**Given data:**
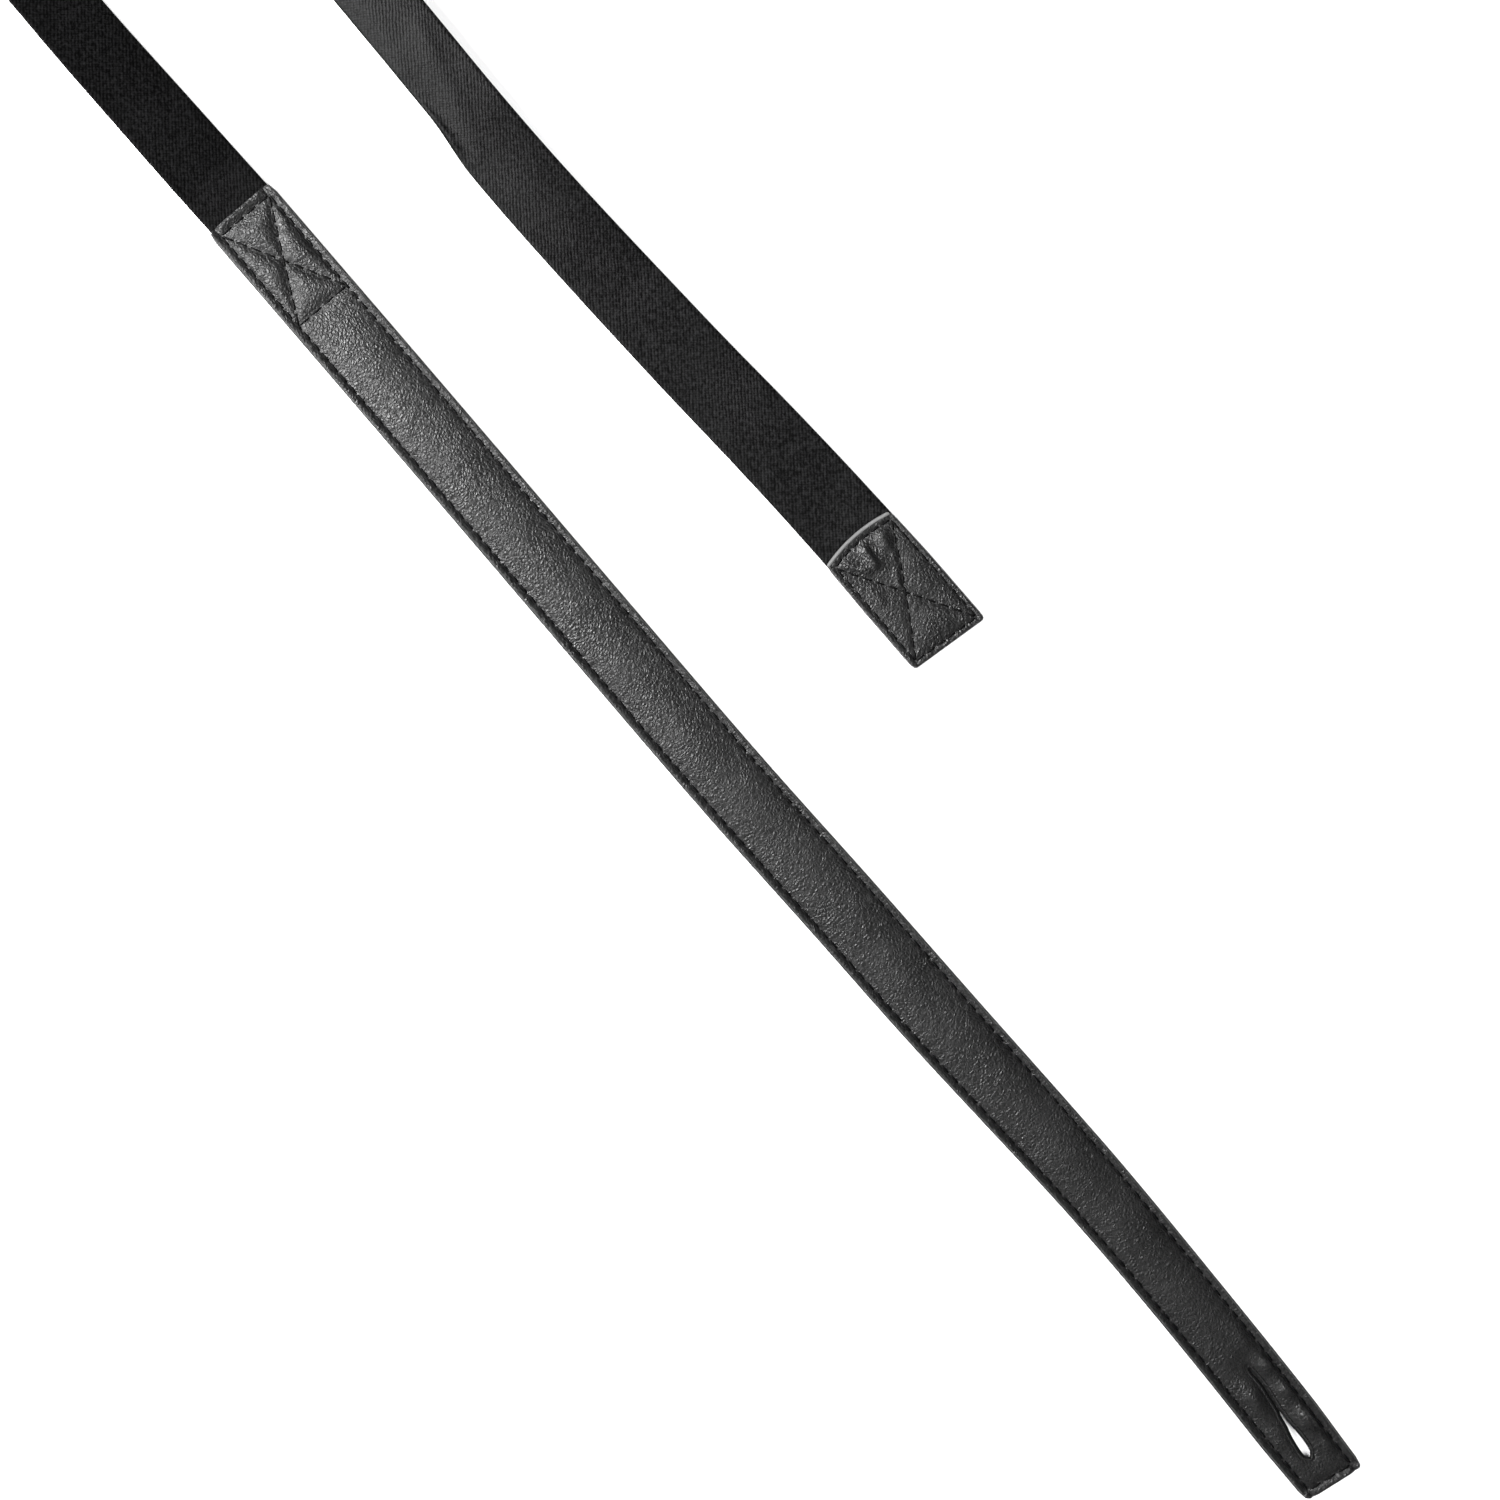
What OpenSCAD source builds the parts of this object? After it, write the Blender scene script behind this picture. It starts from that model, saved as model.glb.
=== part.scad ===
// A soft flat strap: a twill band with a long padded leather sleeve, slit with a buttonhole, at one
// end and a short leather tab at the other. It lies face up on a flat surface, the band turned back
// on itself by two flat folds so that both ends point along +X.
// Heights are counted up from the surface the strap lies on.

/* [Leather sleeve] */
// Length of the sleeve from its mouth to its tip
sleeve_len = 522; // [260:1:900]
// Width of the sleeve at its mouth
sleeve_w = 24; // [20:0.5:40]
// Width of the sleeve at its tip
sleeve_tip_w = 21.2; // [16:0.2:36]
// Distance from the tip to where the sleeve starts to narrow
taper_start = 214; // [120:1:230]
// Distance from the tip to where the sleeve has its tip width
taper_end = 60; // [56:1:100]
// Radius of the sleeve's corners at the tip
sleeve_corner_r = 1.6; // [0.8:0.1:4]
// Thickness of one layer of leather
leather_t = 0.8; // [0.6:0.05:1.4]
// Height that the padded middle stands above the sewn edges
puff_h = 0.6; // [0.2:0.1:1.5]
// Distance from an edge of the sleeve to its row of stitches
sleeve_margin = 2.2; // [1.6:0.1:4]
// Distance from the sleeve's mouth to its first cross seam
mouth_margin = 3.1; // [2:0.1:6]
// Length of the crossed box seam
box_len = 37; // [20:1:60]

/* [Buttonhole] */
// Length of the buttonhole slit
slit_len = 33; // [20:0.5:48]
// Length of the end of the slit that gapes open
slit_open_len = 16; // [6:0.5:18]
// Width of the slit where it gapes
slit_open_w = 2.8; // [1.6:0.1:4]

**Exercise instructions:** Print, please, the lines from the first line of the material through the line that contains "box_len = 37; // [20:1:60]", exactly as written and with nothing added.

**Result of the task:**
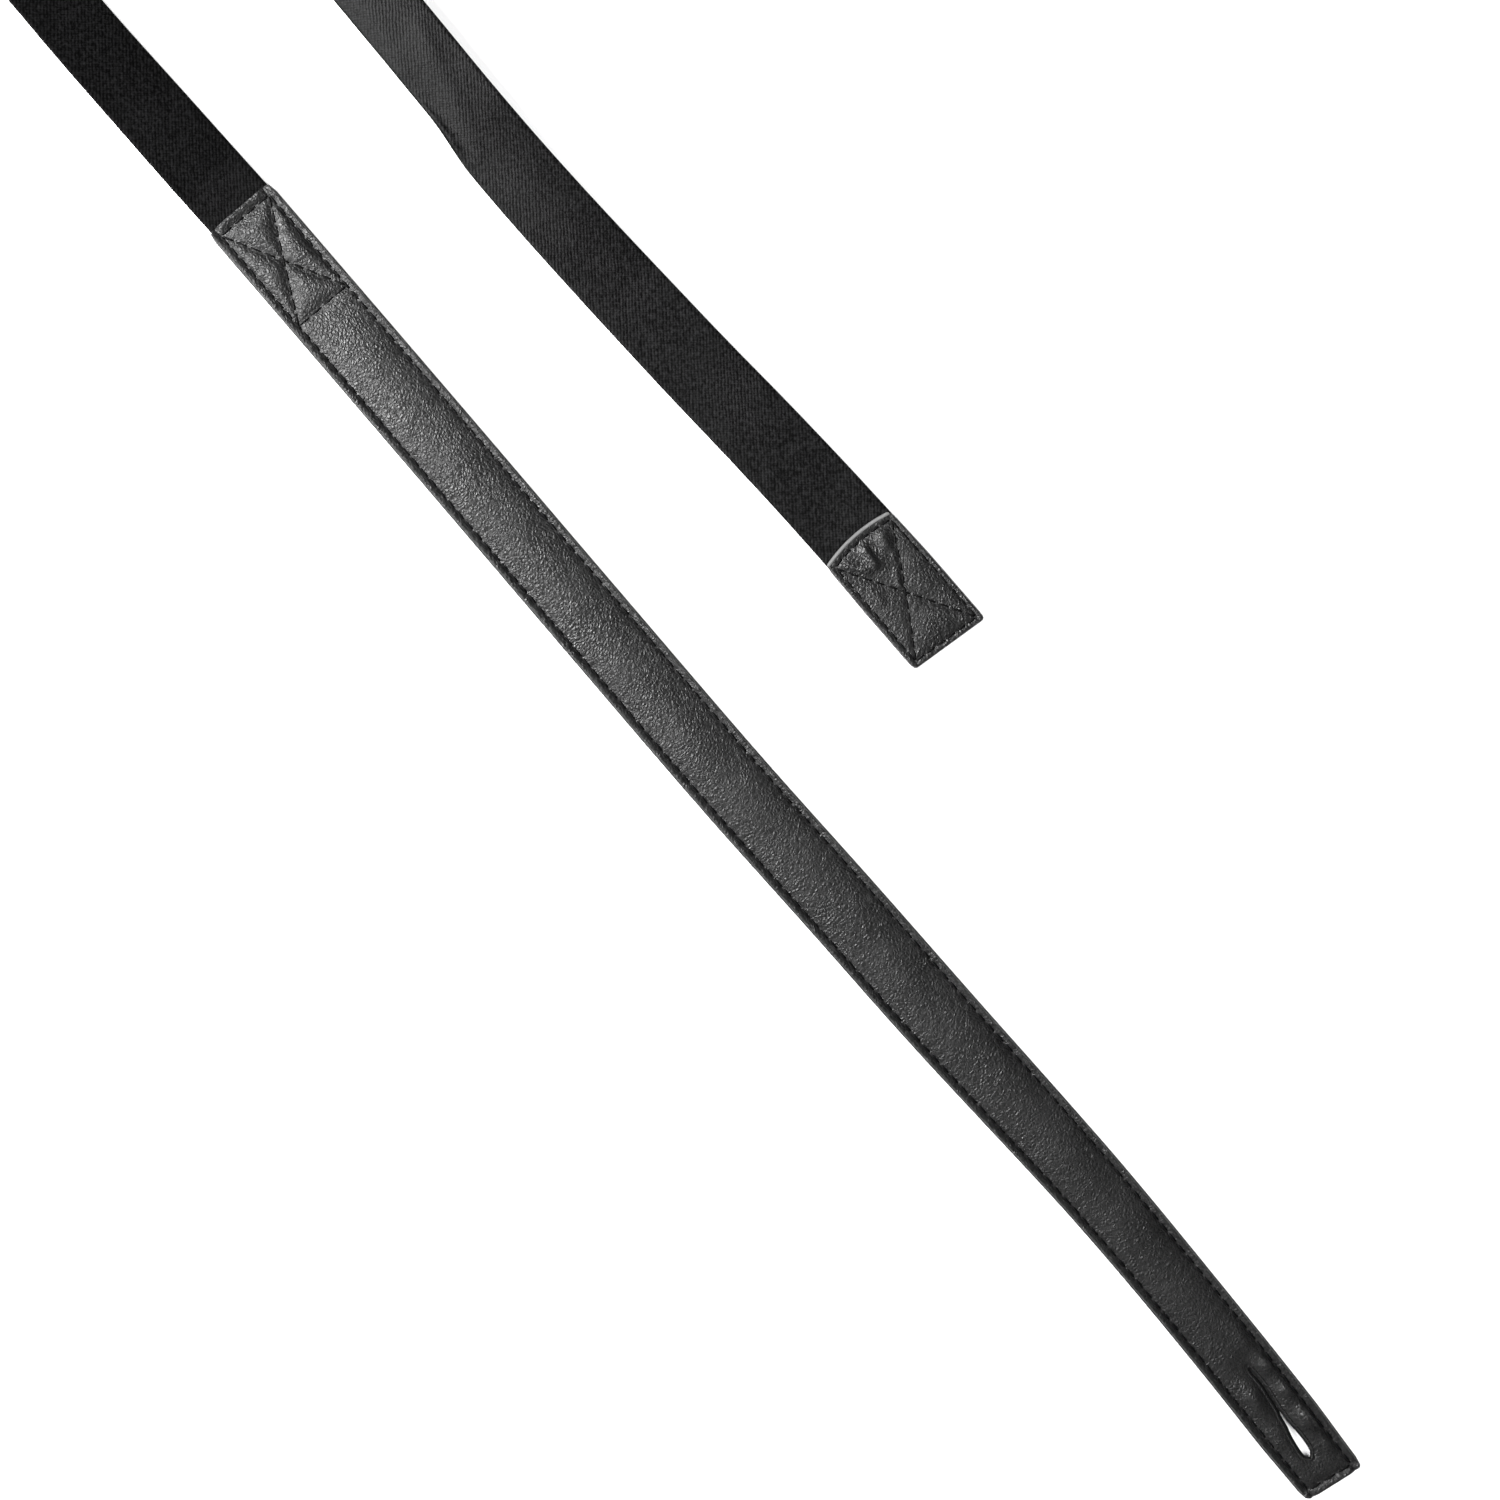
What OpenSCAD source builds the parts of this object? After it, write the Blender scene script behind this picture. It starts from that model, saved as model.glb.
=== part.scad ===
// A soft flat strap: a twill band with a long padded leather sleeve, slit with a buttonhole, at one
// end and a short leather tab at the other. It lies face up on a flat surface, the band turned back
// on itself by two flat folds so that both ends point along +X.
// Heights are counted up from the surface the strap lies on.

/* [Leather sleeve] */
// Length of the sleeve from its mouth to its tip
sleeve_len = 522; // [260:1:900]
// Width of the sleeve at its mouth
sleeve_w = 24; // [20:0.5:40]
// Width of the sleeve at its tip
sleeve_tip_w = 21.2; // [16:0.2:36]
// Distance from the tip to where the sleeve starts to narrow
taper_start = 214; // [120:1:230]
// Distance from the tip to where the sleeve has its tip width
taper_end = 60; // [56:1:100]
// Radius of the sleeve's corners at the tip
sleeve_corner_r = 1.6; // [0.8:0.1:4]
// Thickness of one layer of leather
leather_t = 0.8; // [0.6:0.05:1.4]
// Height that the padded middle stands above the sewn edges
puff_h = 0.6; // [0.2:0.1:1.5]
// Distance from an edge of the sleeve to its row of stitches
sleeve_margin = 2.2; // [1.6:0.1:4]
// Distance from the sleeve's mouth to its first cross seam
mouth_margin = 3.1; // [2:0.1:6]
// Length of the crossed box seam
box_len = 37; // [20:1:60]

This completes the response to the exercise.